Add the Agulhas Current—the Leeuwin’s cousin—running down Africa’s east coast. When it loops back into the Indian Ocean, it can send warm eddies drifting toward our quadrant. Those eddies can lift basin temperatures by a few tenths of a degree. And a few tenths matter.
Ocean temperature gradients also count. A warm patch off Exmouth and a cold patch off Albany can create atmospheric instability. The sharper the contrast, the higher the likelihood of a rainband as a front approaches. Uniform temperatures? Not so helpful. It’s the contrasts that spark convection.
Locally, WA farmers need to watch what’s happening in their own backyard. Micro-influences—topography, soil type, ground cover, even stubble management—can determine whether a paddock gets 5 mm or 15 mm from the same cloud. A cold hollow might trap fog but block lift; a sandy ridge might heat up and trigger a passing shower. These local effects rarely appear in the big models, but they matter—sometimes more than the IOD or SAM.
Final tip: timing matters. A cold front hitting dry air or soil often fizzles. But if the soil’s been primed by earlier showers—or if tropical moisture lingers—you’ve got the setup for real rain. That’s why two years with similar forecasts can deliver vastly different outcomes.

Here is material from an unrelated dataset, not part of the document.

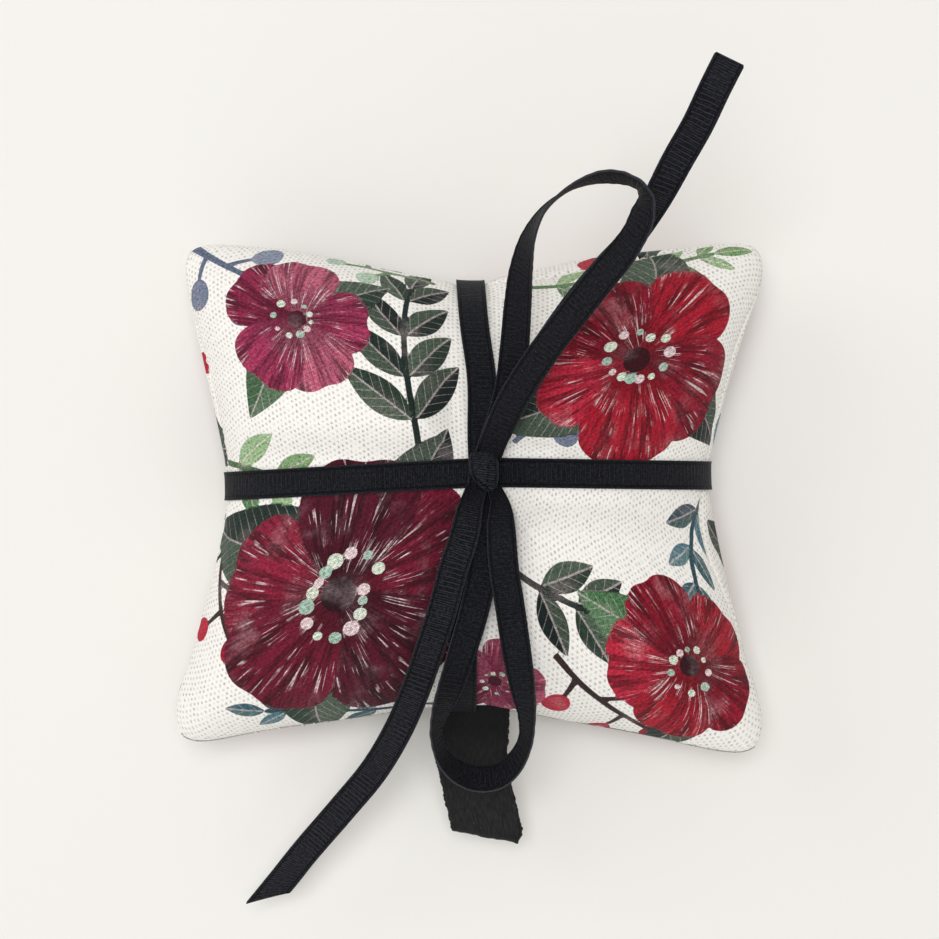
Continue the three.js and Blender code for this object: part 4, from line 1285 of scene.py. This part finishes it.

Weather forecasting—especially in WA—is part science, part art, and part gut feel. The science gives us the tools: satellite feeds, SST maps, supercomputer models, and climate indices. The art comes from interpretation. The gut feel comes from decades staring at the sky and the paddock.
So next time someone throws around acronyms like ENSO, SAM, or IOD at the pub, you’ll be ready to nod with confidence. You may not have a PhD in atmospheric physics—but if you understand the heat lamp, the spinning ball, the Leeuwin Current, and the warm blob off Broome, you’re already halfway to being an amateur meteorologist.
And if you get it wrong? Just blame SAM.